I’m sitting by the window on a rainy day cuddling my baby daughter, this little snippet of flesh and bone that somehow grew within me, separated from me, and pushed her way into the world as a person all her own.I’ve already considered the laundry and vacuuming I should be doing, and put it aside. This is more important.
I have to make a conscious effort not to feel guilty about the chores I’m putting off to spend this little time with Meara. Somehow, I so often forget that I’m not just the maid/nanny whose only job is to do the housework and make sure the kids make it through the day without choking or falling down the stairs. I’m here to mother them. To play, teach, love and guide them. To fingerpaint and learn the alphabet. To exhibit kindness and forgiveness, and to correct its opposite. To bake cookies, tell stories, wipe noses, and kiss bumps and scrapes. To answer questions and dispel fears.

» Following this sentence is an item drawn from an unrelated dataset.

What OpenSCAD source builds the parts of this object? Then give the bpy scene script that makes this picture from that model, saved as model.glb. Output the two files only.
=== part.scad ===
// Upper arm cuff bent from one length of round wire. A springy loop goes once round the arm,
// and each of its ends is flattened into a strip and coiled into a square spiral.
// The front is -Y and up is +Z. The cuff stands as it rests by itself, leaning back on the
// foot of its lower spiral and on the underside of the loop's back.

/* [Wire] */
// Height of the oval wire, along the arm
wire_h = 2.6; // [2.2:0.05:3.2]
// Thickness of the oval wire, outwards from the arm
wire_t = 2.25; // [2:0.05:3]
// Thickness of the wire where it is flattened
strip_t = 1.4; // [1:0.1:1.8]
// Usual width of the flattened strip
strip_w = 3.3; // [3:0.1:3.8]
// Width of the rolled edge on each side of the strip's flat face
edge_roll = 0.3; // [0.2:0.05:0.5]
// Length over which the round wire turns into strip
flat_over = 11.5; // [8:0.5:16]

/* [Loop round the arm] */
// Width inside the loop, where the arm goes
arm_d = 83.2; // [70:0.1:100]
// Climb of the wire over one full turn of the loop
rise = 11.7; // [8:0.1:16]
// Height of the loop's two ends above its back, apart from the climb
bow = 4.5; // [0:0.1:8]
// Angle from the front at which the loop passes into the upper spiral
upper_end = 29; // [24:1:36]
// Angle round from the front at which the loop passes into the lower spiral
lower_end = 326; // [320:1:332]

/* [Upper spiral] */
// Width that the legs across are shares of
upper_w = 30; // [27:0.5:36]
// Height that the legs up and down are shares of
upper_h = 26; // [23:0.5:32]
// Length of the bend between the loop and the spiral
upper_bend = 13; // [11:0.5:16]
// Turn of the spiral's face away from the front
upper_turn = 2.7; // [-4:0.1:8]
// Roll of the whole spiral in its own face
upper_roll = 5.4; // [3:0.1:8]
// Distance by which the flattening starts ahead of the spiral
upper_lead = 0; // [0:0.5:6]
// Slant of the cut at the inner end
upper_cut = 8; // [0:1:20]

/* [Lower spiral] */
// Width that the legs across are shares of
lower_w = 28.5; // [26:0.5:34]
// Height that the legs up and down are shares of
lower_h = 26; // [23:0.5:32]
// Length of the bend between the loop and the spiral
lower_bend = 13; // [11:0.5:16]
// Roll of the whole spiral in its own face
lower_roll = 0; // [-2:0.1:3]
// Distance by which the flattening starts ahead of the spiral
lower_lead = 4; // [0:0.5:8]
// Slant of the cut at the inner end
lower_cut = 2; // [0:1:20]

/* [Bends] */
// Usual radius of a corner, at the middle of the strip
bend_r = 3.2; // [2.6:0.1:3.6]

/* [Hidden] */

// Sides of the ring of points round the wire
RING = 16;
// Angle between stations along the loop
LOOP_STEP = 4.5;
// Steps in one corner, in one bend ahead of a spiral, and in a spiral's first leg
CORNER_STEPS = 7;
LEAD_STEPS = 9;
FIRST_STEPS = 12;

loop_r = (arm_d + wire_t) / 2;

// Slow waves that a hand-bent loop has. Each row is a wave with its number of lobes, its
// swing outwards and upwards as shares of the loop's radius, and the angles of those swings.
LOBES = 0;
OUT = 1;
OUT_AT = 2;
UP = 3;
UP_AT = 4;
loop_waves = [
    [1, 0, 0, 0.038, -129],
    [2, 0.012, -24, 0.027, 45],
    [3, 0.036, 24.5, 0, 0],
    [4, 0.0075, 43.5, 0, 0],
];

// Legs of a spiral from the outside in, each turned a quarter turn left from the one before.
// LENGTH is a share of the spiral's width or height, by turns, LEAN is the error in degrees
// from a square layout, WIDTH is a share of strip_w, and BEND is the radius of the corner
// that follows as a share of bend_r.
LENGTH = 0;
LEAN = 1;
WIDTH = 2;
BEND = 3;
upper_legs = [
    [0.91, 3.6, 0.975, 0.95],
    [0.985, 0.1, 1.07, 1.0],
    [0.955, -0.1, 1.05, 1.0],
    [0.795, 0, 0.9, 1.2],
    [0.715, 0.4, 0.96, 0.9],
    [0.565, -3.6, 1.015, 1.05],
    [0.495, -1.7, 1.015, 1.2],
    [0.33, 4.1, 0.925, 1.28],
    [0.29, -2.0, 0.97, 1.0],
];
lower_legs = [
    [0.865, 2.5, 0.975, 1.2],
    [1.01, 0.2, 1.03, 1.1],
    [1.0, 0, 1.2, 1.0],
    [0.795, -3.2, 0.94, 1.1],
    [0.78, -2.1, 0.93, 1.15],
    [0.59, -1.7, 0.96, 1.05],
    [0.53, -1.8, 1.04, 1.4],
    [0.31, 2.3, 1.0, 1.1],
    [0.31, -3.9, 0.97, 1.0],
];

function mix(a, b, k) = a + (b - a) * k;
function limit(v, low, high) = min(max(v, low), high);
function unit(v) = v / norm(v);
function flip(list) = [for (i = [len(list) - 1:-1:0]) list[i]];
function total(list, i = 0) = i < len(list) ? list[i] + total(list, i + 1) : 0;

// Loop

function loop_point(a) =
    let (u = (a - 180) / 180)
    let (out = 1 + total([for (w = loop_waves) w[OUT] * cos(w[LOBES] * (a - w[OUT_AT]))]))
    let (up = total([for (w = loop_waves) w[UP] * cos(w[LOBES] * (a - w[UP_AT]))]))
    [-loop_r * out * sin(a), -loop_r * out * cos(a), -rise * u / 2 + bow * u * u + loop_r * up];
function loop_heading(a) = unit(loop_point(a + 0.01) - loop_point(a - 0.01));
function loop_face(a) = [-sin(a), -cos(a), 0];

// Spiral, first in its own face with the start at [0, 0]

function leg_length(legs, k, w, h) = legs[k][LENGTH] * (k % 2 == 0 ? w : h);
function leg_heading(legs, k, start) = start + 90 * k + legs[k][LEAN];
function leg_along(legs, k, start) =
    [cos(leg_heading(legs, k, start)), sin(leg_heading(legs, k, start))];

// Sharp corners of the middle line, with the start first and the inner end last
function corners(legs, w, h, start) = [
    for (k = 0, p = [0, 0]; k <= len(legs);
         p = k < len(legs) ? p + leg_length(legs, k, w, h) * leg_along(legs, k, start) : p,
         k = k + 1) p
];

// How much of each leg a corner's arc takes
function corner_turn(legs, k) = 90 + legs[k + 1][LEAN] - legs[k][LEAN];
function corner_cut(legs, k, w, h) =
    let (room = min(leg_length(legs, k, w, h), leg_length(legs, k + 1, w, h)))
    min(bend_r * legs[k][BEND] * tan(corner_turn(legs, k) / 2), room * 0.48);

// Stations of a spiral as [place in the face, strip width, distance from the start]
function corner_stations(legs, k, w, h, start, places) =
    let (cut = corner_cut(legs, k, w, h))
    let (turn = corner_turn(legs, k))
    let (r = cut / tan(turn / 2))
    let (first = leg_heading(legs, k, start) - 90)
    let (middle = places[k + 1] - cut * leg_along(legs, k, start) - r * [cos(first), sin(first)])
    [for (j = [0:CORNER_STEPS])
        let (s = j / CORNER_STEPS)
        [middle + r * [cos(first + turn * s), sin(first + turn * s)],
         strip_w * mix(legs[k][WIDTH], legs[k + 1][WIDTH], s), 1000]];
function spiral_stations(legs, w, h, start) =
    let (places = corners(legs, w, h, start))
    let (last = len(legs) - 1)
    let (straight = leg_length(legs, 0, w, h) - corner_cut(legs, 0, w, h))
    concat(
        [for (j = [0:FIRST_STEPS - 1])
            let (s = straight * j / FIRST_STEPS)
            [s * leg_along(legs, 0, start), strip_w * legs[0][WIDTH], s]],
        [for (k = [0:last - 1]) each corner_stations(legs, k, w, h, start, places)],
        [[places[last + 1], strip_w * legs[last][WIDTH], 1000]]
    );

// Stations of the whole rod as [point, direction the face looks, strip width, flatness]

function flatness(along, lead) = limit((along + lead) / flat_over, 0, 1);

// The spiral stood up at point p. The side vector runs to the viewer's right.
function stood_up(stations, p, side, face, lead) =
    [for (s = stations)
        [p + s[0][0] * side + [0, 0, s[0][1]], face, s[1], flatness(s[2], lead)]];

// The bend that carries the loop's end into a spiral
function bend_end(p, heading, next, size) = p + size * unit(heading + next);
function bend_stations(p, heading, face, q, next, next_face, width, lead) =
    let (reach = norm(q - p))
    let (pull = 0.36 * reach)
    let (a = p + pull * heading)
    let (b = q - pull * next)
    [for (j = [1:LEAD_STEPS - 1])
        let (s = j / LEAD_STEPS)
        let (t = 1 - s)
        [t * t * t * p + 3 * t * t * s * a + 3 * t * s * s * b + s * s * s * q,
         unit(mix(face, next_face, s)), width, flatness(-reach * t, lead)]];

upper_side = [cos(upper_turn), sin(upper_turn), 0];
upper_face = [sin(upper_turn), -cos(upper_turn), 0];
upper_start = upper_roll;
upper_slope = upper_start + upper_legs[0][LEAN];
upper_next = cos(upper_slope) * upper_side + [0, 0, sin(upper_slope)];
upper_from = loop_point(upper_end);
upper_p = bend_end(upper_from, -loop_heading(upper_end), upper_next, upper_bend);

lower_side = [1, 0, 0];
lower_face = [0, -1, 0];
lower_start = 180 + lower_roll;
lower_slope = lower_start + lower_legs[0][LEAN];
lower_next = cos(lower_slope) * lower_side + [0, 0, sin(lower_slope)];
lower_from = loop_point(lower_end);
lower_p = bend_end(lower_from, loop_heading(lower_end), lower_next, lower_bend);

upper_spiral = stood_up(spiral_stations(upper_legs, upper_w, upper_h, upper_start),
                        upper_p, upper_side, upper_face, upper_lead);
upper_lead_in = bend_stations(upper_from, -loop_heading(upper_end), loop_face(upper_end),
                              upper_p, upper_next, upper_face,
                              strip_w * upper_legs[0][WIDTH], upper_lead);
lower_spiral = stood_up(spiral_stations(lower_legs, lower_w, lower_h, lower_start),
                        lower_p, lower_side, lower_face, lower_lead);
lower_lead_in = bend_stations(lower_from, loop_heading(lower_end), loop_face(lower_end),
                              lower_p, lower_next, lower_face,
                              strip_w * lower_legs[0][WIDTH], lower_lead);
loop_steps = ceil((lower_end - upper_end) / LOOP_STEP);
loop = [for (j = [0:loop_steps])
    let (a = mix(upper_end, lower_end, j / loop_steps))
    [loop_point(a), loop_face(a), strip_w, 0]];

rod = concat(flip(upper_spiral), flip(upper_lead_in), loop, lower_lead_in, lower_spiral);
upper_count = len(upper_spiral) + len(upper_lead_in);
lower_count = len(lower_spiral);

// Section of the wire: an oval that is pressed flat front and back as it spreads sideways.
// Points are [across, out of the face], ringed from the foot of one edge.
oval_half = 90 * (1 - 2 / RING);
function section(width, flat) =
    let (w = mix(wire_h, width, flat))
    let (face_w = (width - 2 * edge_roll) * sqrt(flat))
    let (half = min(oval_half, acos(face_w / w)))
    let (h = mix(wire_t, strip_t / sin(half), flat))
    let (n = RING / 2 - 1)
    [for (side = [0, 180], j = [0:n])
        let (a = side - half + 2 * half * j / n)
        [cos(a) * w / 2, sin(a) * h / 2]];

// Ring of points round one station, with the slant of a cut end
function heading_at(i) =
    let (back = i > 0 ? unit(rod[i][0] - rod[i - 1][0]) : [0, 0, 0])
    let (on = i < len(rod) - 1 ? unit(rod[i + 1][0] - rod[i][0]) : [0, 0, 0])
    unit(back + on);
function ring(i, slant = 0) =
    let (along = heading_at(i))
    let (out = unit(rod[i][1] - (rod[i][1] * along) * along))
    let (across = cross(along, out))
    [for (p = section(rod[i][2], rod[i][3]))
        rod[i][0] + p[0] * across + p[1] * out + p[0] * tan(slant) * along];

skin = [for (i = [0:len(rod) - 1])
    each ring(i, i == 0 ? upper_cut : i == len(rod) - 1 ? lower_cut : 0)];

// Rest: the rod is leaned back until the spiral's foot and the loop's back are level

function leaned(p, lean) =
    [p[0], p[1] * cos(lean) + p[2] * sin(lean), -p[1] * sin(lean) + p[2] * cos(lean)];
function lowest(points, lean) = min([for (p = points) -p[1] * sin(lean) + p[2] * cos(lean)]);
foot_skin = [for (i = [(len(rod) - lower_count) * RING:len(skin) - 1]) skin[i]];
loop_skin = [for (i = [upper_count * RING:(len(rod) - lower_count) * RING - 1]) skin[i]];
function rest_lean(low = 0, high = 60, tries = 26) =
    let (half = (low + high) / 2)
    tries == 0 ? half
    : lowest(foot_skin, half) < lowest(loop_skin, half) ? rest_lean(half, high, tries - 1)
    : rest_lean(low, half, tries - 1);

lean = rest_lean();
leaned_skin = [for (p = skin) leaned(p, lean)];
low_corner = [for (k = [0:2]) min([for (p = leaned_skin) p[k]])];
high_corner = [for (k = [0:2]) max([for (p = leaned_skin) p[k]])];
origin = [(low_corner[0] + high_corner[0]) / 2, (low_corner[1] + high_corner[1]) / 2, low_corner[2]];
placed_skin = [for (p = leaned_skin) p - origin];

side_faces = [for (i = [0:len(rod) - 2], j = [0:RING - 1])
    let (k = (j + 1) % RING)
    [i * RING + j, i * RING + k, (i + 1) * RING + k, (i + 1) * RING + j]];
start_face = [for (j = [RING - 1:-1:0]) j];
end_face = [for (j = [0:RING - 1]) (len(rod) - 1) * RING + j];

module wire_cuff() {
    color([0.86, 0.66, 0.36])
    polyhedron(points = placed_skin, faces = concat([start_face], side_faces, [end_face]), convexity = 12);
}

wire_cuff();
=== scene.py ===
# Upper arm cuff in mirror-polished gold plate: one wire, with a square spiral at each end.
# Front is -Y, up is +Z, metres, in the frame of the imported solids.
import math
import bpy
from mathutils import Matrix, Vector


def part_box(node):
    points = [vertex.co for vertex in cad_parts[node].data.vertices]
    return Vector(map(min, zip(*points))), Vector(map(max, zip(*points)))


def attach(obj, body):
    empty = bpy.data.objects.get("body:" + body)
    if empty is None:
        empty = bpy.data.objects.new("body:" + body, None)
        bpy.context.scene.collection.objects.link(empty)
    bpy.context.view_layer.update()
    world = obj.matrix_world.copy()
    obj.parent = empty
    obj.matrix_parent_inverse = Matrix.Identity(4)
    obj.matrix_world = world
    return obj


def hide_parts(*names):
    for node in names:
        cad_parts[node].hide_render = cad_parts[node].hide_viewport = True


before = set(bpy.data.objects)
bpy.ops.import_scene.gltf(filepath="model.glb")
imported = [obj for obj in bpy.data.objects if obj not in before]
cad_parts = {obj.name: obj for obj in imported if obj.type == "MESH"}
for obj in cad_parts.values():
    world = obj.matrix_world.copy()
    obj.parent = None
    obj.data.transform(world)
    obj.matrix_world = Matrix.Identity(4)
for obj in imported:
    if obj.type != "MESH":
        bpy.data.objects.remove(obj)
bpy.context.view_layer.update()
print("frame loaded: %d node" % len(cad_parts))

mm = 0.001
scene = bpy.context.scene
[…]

To sit on a couch and kiss chubby elbows, knees, toes, and cheeks in the brief moment when that is still possible, when my baby is still a baby.
This is what those grandmothers, uncles, aunts, and older friends meant when they said to enjoy them while they’re young because they grow up so fast. My son, at three, is already to old to let me hold him in this way. Soon my daughter – my serious, grave little daughter with the furrowed brow and dark eyes who I suspect may require more cuddling than my independent, carefree son – will be too old for this too.
Let me ground my children in love first. Let them feel arms around them as often as – no, more than – they are told to pick up their toys and be nice to their siblings. Let me always remember that the primary task of motherhood is mothering.